Et ce sont ces nouveaux cheminements plus ou moins voisins et parallèles, essentiellement créés par l'usage, qui sont éventuellement parvenus jusqu'à nous comme chemins ou comme routes. Les chaussées empierrées par contre, devinrent bientôt des carrières ouvertes où chacun venait se servir. Et nous en avons aujourd'hui encore le témoignage (nous le verrons plus loin) en observant le bâti des villages qui jalonnent les itinéraires. Une fois remblayée par la pierraille résiduelle et l'argile, l'ancienne emprise de la chaussée romaine redevînt espace agricole. |
Un nouvel exemple d'empreinte antique sur le tracé d'un chemin moderne Nous avons eu l'occasion de montrer sur notre page "une virée de galerne" (chemin de desserte du Breuil de Morterolles et autres exemples), l'interaction entre la présence d'une ancienne voie romaine faisant obstacle au passage de petites routes et autres chemins, au moment de leur création. |
En voici un autre exemple
:
l'arrivée à Chassenon de la via agrippa
(Lyon-Saintes) venant de Limoges.

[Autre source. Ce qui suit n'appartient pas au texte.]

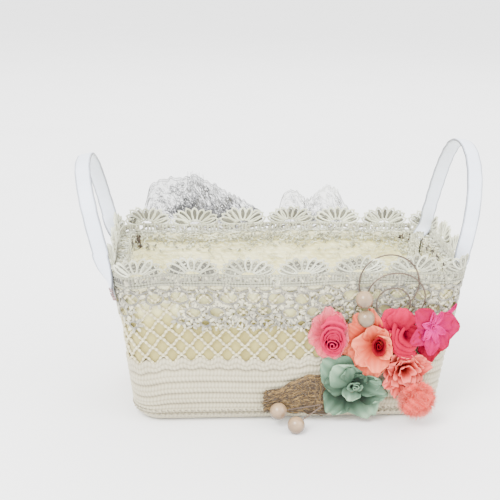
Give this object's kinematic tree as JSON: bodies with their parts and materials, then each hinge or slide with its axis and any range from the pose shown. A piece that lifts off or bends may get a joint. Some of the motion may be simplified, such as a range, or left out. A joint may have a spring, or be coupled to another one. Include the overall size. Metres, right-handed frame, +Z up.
{
  "type": "flower girl basket",
  "caption": "Soft crochet and lace flower girl basket with padded strap handles that fold at its ends, and a corsage of cloth flowers, pearls and wire on its front.",
  "frame": {"origin": "centre of the flat foot, on the surface the basket stands on", "axes": "+Z up, +X along the long side to the right seen from the front, -Y to the front where the corsage is"},
  "size_m": [0.2816, 0.1566, 0.1912],
  "materials": {
    "board": "grey-brown pressed card",
    "former": "matt",
    "lining_cloth": "woven cotton",
    "cover_cloth": "woven cotton",
    "binding": "woven tape",
    "crochet_yarn": "cotton crochet",
    "stitch_yarn": "twisted cotton",
    "net_yarn": "twisted cotton net",
    "lace": "corded lace",
    "tulle": "stiff net",
    "strap_satin": "satin",
    "stitch_thread": "sewing thread",
    "boning": "translucent strip",
    "felt": "felt",
    "stem_tape": "waxed tape",
    "burlap": "coarse jute",
    "mint_petal": "pressed cloth petals",
    "pink_petal": "pressed cloth petals",
    "rose_bud": "pressed cloth petals",
    "peach_petal": "pressed cloth petals",
    "red_heart": "pressed cloth petals",
    "carnation_petal": "pinked cloth petals",
    "coral_fluff": "soft fibres",
    "hot_pink_petal": "pressed cloth petals",
    "magenta_petal": "pressed cloth petals",
    "pearl": "pearl lustre",
    "brown_wire": "brown enamelled wire"
  },
  "bodies": {
    "basket": {"base_board": "board", "former_wall": "former", "lining": "lining_cloth", "cover_cloth": "cover_cloth", "rim_binding": "binding", "crochet_base": "crochet_yarn", "crochet_wall": "crochet_yarn", "foot_stitching": "stitch_yarn", "net_band": "net_yarn", "lace_overlay": "lace", "lace_trim": "lace", "tulle_left": "tulle", "tulle_right": "tulle", "left_front_anchor": "strap_satin", "left_back_anchor": "strap_satin", "right_front_anchor": "strap_satin", "right_back_anchor": "strap_satin", "anchor_stitching": "stitch_thread", "corsage_backing": "felt", "flower_stems": "stem_tape", "burlap_ribbon": "burlap", "mint_rose_petals": "mint_petal", "mint_rose_centre": "mint_petal", "pink_rose_petals": "pink_petal", "pink_rose_bud": "rose_bud", "peach_rose_petals": "peach_petal", "peach_rose_heart": "red_heart", "peach_carnation": "carnation_petal", "coral_puff": "coral_fluff", "left_blossom_petals": "hot_pink_petal", "left_blossom_centre": "red_heart", "right_blossom_petals": "magenta_petal", "right_blossom_centre": "magenta_petal", "upper_pearl": "pearl", "middle_pearl": "pearl", "side_pearl": "pearl", "front_pearl": "pearl", "pearl_stems": "brown_wire", "outer_wire_loop": "brown_wire", "middle_wire_loop": "brown_wire", "inner_wire_loop": "brown_wire", "stem_tip": "brown_wire"},
    "left_handle": {"left_handle_sleeve": "strap_satin", "left_handle_core": "boning"},
    "right_handle": {"right_handle_sleeve": "strap_satin", "right_handle_core": "boning"}
  },
  "joints": [
    {"name": "left_handle_fold", "type": "hinge", "parent": "basket", "child": "left_handle", "pos_m": [-0.1295, 0, 0.125], "axis": [0, -1, 0], "range_deg": [-60, 100]},
    {"name": "right_handle_fold", "type": "hinge", "parent": "basket", "child": "right_handle", "pos_m": [0.119, 0, 0.125], "axis": [0, 1, 0], "range_deg": [-55, 100]}
  ]
}
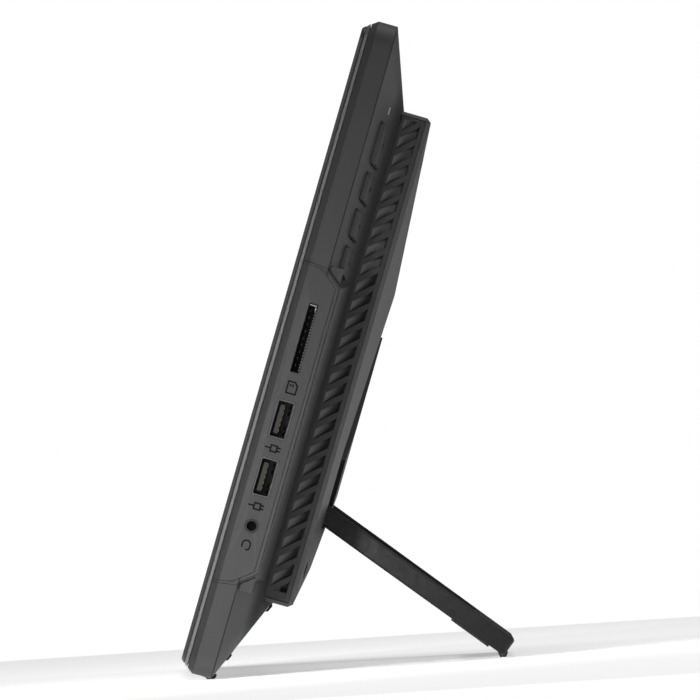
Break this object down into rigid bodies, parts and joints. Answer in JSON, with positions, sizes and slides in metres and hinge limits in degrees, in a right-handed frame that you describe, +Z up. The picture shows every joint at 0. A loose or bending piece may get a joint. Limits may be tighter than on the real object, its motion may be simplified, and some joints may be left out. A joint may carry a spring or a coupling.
{
  "type": "all-in-one computer",
  "caption": "Slim all-in-one computer with a sloped back, slanted side vents, a side port panel, side buttons and a fold-out frame stand.",
  "frame": {"origin": "on the desk under the middle of the overall box, with the machine standing on its feet and opened stand", "axes": "+X across the screen towards the port panel with the card slot, +Y from the screen towards the stand, +Z up"},
  "size_m": [0.387, 0.1182, 0.2282],
  "materials": {
    "screen_glass": "gloss",
    "bezel_plastic": "semi-gloss",
    "housing_plastic": "fine textured matte",
    "panel_plastic": "fine textured matte",
    "cover_plastic": "fine textured matte",
    "grille_plastic": "matte",
    "button_plastic": "satin",
    "light_guide": "frosted",
    "port_metal": "satin",
    "port_plastic": "satin",
    "circuit_board": "satin",
    "chip_plastic": "matte",
    "panel_metal": "satin",
    "sheet_steel": "satin",
    "copper": "satin",
    "insert_brass": "satin",
    "screw_steel": "blackened",
    "stand_metal": "matte black",
    "rubber": "matte",
    "ribbon": "satin",
    "lens": "gloss"
  },
  "bodies": {
    "housing": {"front_glass": "screen_glass", "bezel_ring": "bezel_plastic", "lcd_panel": "panel_metal", "panel_chassis": "sheet_steel", "webcam_module": "circuit_board", "webcam_lens": "lens", "microphones": "panel_metal", "rear_shell": "housing_plastic", "side_io_panel": "panel_plastic", "left_io_panel": "panel_plastic", "back_cover": "cover_plastic", "vent_grille_right": "grille_plastic", "vent_grille_left": "grille_plastic", "usb_port_upper": "port_metal", "usb_port_lower": "port_metal", "left_usb_port_upper": "port_metal", "left_usb_port_lower": "port_metal", "card_reader": "port_metal", "headset_jack": "port_plastic", "side_io_board": "circuit_board", "left_io_board": "circuit_board", "power_inlet": "port_plastic", "network_port": "port_plastic", "display_port": "port_metal", "lock_slot_plate": "sheet_steel", "button_switches": "chip_plastic", "button_board": "circuit_board", "light_pipe": "light_guide", "hinge_bracket_right": "sheet_steel", "hinge_bracket_left": "sheet_steel", "hinge_pin_right": "screw_steel", "hinge_pin_left": "screw_steel", "base_feet": "rubber", "slope_pads": "rubber", "main_board": "circuit_board", "processor": "chip_plastic", "heat_spreader": "copper", "heat_pipe": "copper", "heat_sink": "panel_metal", "memory_socket": "port_plastic", "memory_module": "circuit_board", "storage_module": "circuit_board", "wireless_card": "circuit_board", "coin_cell": "sheet_steel", "panel_cable": "ribbon", "speaker_right": "port_plastic", "speaker_left": "port_plastic", "antennas": "circuit_board", "mount_inserts": "insert_brass", "back_cover_screws": "screw_steel", "inside_screws": "screw_steel", "port_block_right": "housing_plastic", "port_block_left": "housing_plastic"},
    "stand": {"stand_frame": "stand_metal", "stand_pads": "rubber", "stand_edge_strip": "rubber"},
    "power_button": {"power_button": "button_plastic"},
    "brightness_up_button": {"brightness_up_button": "button_plastic"},
    "brightness_down_button": {"brightness_down_button": "button_plastic"},
    "menu_button": {"menu_button": "button_plastic"}
  },
  "joints": [
    {"name": "stand_hinge", "type": "hinge", "parent": "housing", "child": "stand", "pos_m": [0, -0.00654, 0.05611], "axis": [1, 0, 0], "range_deg": [0, 109.8]},
    {"name": "power_button_press", "type": "slide", "parent": "housing", "child": "power_button", "axis": [-0.3592, -0.8786, 0.3146], "range_m": [0, 0.0004], "stiffness_N_per_m": 800, "springref_m": -0.0004},
    {"name": "brightness_up_button_press", "type": "slide", "parent": "housing", "child": "brightness_up_button", "axis": [-0.3592, -0.8786, 0.3146], "range_m": [0, 0.0004], "stiffness_N_per_m": 800, "springref_m": -0.0004},
    {"name": "brightness_down_button_press", "type": "slide", "parent": "housing", "child": "brightness_down_button", "axis": [-0.3592, -0.8786, 0.3146], "range_m": [0, 0.0004], "stiffness_N_per_m": 800, "springref_m": -0.0004},
    {"name": "menu_button_press", "type": "slide", "parent": "housing", "child": "menu_button", "axis": [-0.3592, -0.8786, 0.3146], "range_m": [0, 0.0004], "stiffness_N_per_m": 800, "springref_m": -0.0004}
  ]
}
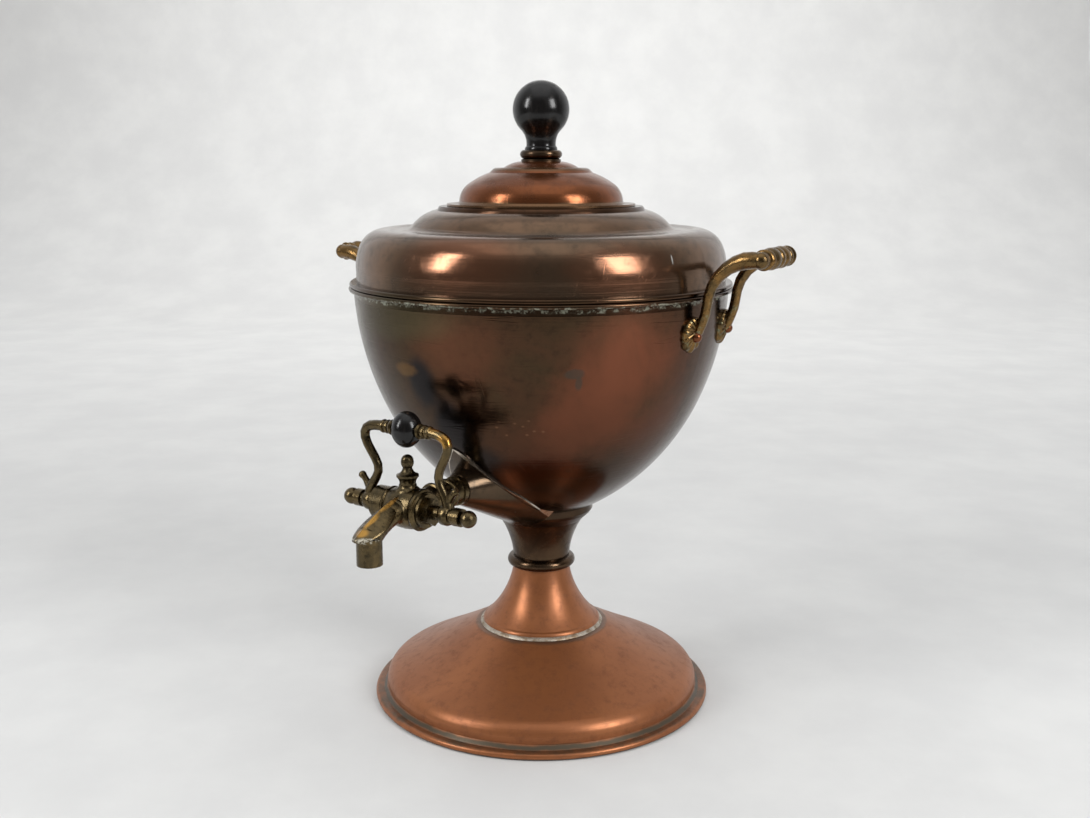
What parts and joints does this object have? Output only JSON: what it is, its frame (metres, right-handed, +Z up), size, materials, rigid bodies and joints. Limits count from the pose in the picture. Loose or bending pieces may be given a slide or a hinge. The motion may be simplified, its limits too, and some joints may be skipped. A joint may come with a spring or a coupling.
{
  "type": "tea urn",
  "caption": "Antique copper tea urn on a spun foot, with brass side handles, a brass lever tap and a lift-off lid with a round wooden knob.",
  "frame": {"origin": "middle of the foot, on the surface that it stands on", "axes": "+Z up along the axis of the urn; the tap points along -Y; the handles stand at +X and -X"},
  "size_m": [0.3257, 0.3015, 0.3999],
  "materials": {
    "copper_foot": "satin",
    "copper_bowl": "satin",
    "copper_lid": "satin",
    "copper_inside": "satin",
    "bronze": "satin",
    "brass_tap": "satin",
    "brass_handles": "satin",
    "ebonised_wood": "gloss",
    "steel": "satin",
    "solder": "satin",
    "leather": "matte"
  },
  "bodies": {
    "urn": {"foot_rim": "copper_foot", "foot_dome": "copper_foot", "solder_ring": "solder", "stem_cone": "copper_foot", "stem_bead": "bronze", "stem_collar": "bronze", "bowl": "copper_bowl", "rim_bead": "copper_bowl", "shoulder": "copper_bowl", "neck_ring": "brass_tap", "tap_fairing": "copper_bowl", "tap_seat": "brass_tap", "tap_body": "brass_tap", "tap_wall_flange": "brass_tap", "tap_back_washer": "leather", "tap_back_nut": "brass_tap", "tap_finial": "brass_tap", "spout": "brass_tap", "spout_outlet": "brass_tap", "handle_right": "brass_handles", "handle_left": "brass_handles", "handle_rivets_right": "copper_lid", "handle_rivets_left": "copper_lid", "rivet_washers_right": "copper_inside", "rivet_washers_left": "copper_inside"},
    "tap_lever": {"plug": "brass_tap", "plug_washer": "brass_tap", "plug_nut": "brass_tap", "lever_arm_left": "brass_tap", "lever_arm_right": "brass_tap", "lever_ball": "ebonised_wood", "lever_tie_rod": "steel", "ball_collar_left": "brass_tap", "ball_collar_right": "brass_tap", "shaft_ring_left": "brass_tap", "shaft_ring_right": "brass_tap", "end_ball_left": "brass_tap", "end_ball_right": "brass_tap"},
    "lid": {"lid_dome": "copper_lid", "lid_skirt": "copper_inside", "knob_ferrule": "bronze", "lid_knob": "ebonised_wood", "knob_stud": "steel", "knob_washer": "steel", "knob_nut": "steel"}
  },
  "joints": [
    {"name": "tap_lever_turn", "type": "hinge", "parent": "urn", "child": "tap_lever", "pos_m": [0, -0.13372, 0.157], "axis": [1, 0, 0], "range_deg": [0, 80]},
    {"name": "lid_lift", "type": "slide", "parent": "urn", "child": "lid", "axis": [0, 0, 1], "range_m": [0, 0.06]}
  ]
}
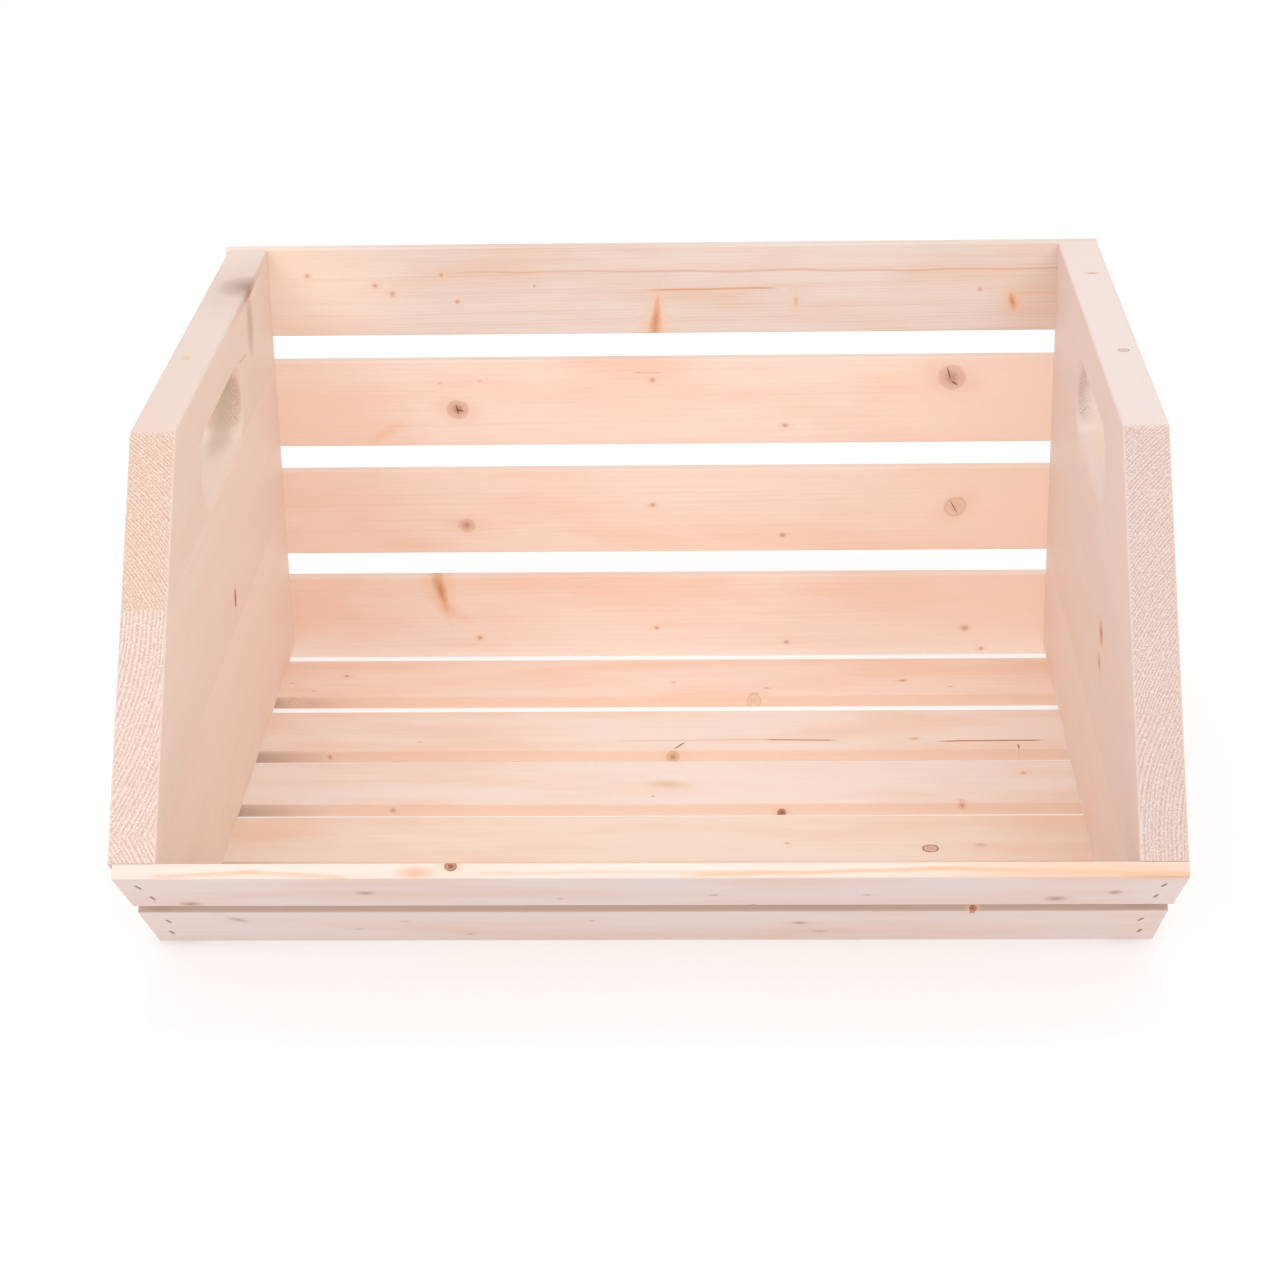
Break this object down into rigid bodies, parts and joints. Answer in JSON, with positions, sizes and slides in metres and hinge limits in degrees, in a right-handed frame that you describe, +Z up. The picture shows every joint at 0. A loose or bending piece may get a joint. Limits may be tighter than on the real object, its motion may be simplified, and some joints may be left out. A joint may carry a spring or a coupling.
{
  "type": "wooden apple crate",
  "caption": "Shallow slatted wooden crate with glued side panels, hand holes, an open top and a low front that slopes outwards.",
  "frame": {"origin": "on the ground, midway between the side panels and midway from front to back", "axes": "+Z up, +X to the right along the slats as seen from the open front, -Y out of the open front, +Y to the back"},
  "size_m": [0.4014, 0.3678, 0.206],
  "materials": {
    "panel_wood": "planed and lightly sanded, bare",
    "slat_wood": "planed, bare",
    "staple_wire": "galvanised wire"
  },
  "bodies": {
    "root": {"left_panel_bottom_board": "panel_wood", "left_panel_middle_board": "panel_wood", "left_panel_top_board": "panel_wood", "right_panel_bottom_board": "panel_wood", "right_panel_middle_board": "panel_wood", "right_panel_top_board": "panel_wood", "back_slat_1": "slat_wood", "back_slat_2": "slat_wood", "back_slat_3": "slat_wood", "back_slat_4": "slat_wood", "floor_slat_1": "slat_wood", "floor_slat_2": "slat_wood", "floor_slat_3": "slat_wood", "floor_slat_4": "slat_wood", "floor_slat_5": "slat_wood", "lip_slat_upper": "slat_wood", "lip_slat_lower": "slat_wood", "back_slat_1_staples": "staple_wire", "back_slat_2_staples": "staple_wire", "back_slat_3_staples": "staple_wire", "back_slat_4_staples": "staple_wire", "floor_slat_1_staples": "staple_wire", "floor_slat_2_staples": "staple_wire", "floor_slat_3_staples": "staple_wire", "floor_slat_4_staples": "staple_wire", "floor_slat_5_staples": "staple_wire", "lip_slat_upper_staples": "staple_wire", "lip_slat_lower_staples": "staple_wire"}
  },
  "joints": []
}
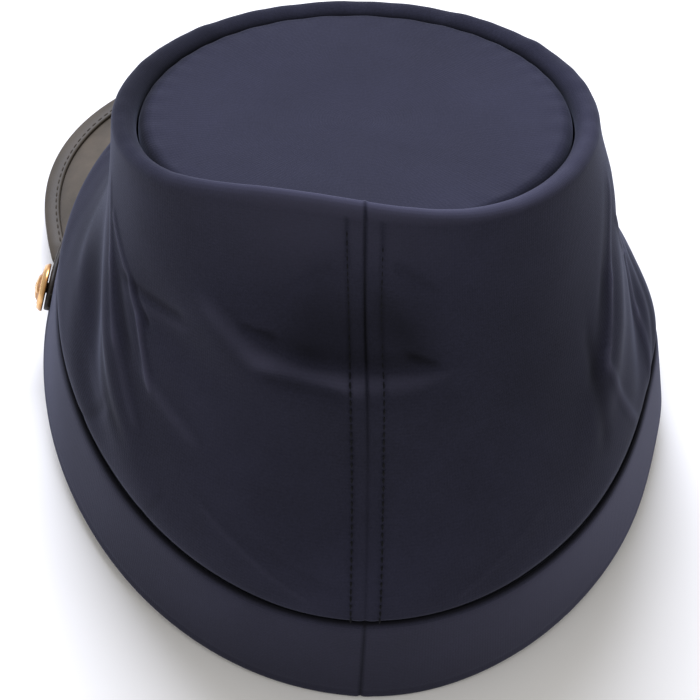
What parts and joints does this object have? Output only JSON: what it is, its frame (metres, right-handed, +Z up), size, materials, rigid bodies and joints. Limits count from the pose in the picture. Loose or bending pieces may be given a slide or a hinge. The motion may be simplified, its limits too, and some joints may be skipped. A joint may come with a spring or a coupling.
{
  "type": "forage cap",
  "caption": "Soft navy wool forage cap with a forward-leaning crown, small round top, plain band, leather peak, chin strap and brass side buttons.",
  "frame": {"origin": "on the ground under the middle of the cap as it rests on its peak and the back of its band", "axes": "+Z up, +Y towards the back of the cap, -Y towards the peak, +X towards the wearer's left"},
  "size_m": [0.1896, 0.2306, 0.1665],
  "materials": {
    "navy_wool": "matt plain woven wool cloth",
    "black_leather": "smooth black leather, semi-gloss",
    "brass": "stamped, lightly worn polish"
  },
  "bodies": {
    "root": {"crown_side": "navy_wool", "crown_top": "navy_wool", "band": "navy_wool", "peak": "black_leather", "peak_binding": "black_leather", "chin_strap": "black_leather", "strap_slide": "brass", "button_left": "brass", "button_right": "brass"}
  },
  "joints": []
}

Regardez bien : le chemin actuel en blanc et
le fantôme
de la voie antique se signalent sur les
terres des Plaines et du Caillou-Blanc par une figure en
"chassé-croisé". Le chemin actuel dessine une chicane
très aplatie qui est le résultat d'aménagements
successifs intervenus au cours des siècles à partir du
tracé
beaucoup plus accentuée à son origine, qui figurait
alors
ce que l'on appelle un tracé "en baïonnette".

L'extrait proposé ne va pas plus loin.